--- Provided data ---
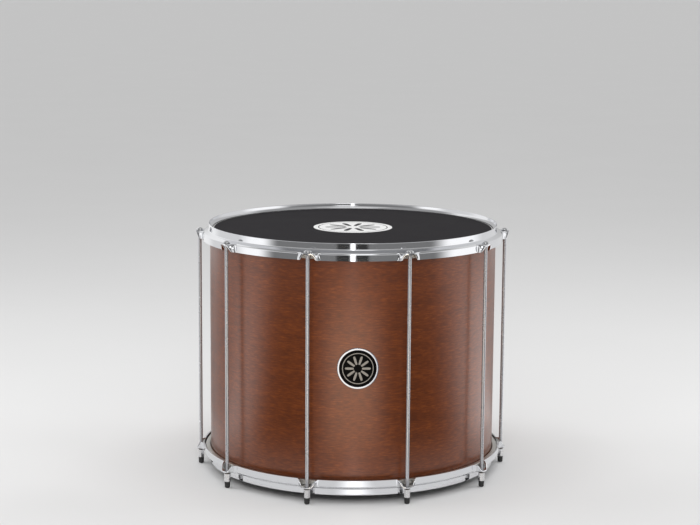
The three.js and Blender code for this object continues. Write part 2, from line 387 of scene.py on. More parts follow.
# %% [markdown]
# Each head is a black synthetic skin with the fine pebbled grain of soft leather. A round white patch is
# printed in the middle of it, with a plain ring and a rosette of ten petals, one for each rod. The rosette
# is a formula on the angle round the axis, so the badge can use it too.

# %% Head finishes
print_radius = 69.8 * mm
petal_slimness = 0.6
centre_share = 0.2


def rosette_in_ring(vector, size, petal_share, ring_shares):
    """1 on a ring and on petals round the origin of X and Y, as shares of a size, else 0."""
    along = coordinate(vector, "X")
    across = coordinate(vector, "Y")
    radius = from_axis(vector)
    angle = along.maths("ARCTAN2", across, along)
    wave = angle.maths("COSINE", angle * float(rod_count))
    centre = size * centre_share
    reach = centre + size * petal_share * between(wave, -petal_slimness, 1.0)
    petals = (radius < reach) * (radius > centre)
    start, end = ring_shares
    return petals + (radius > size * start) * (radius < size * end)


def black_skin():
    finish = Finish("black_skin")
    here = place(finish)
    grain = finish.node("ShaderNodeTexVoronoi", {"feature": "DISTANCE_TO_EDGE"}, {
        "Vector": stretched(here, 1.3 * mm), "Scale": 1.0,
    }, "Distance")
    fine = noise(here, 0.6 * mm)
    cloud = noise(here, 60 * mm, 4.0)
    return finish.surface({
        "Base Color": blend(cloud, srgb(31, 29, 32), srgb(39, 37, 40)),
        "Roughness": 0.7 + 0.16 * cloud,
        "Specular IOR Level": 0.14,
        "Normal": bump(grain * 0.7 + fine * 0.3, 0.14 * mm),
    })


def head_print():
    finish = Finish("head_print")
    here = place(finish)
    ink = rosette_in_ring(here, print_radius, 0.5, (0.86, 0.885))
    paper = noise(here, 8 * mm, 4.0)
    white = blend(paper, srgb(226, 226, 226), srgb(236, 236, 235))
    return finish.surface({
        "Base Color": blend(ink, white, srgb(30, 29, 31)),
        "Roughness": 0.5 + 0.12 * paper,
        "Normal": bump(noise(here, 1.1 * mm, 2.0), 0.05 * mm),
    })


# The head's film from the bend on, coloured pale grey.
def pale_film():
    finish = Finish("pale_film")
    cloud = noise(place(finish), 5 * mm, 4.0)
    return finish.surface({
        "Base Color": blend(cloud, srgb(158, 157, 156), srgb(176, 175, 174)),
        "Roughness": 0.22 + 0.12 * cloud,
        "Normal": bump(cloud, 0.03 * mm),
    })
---
→ **Aim of the exercise**
Copy out only the lines running from the beginning of the data to the line with "centre_share = 0.2", both ends included.

→ **Answer in full**
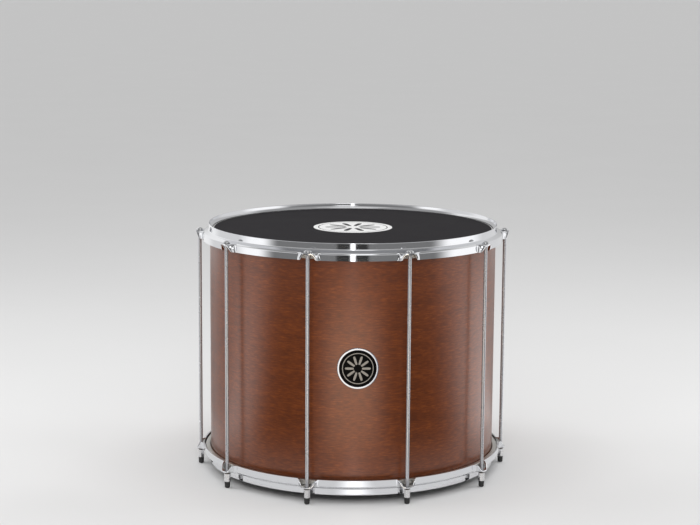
The three.js and Blender code for this object continues. Write part 2, from line 387 of scene.py on. More parts follow.
# %% [markdown]
# Each head is a black synthetic skin with the fine pebbled grain of soft leather. A round white patch is
# printed in the middle of it, with a plain ring and a rosette of ten petals, one for each rod. The rosette
# is a formula on the angle round the axis, so the badge can use it too.

# %% Head finishes
print_radius = 69.8 * mm
petal_slimness = 0.6
centre_share = 0.2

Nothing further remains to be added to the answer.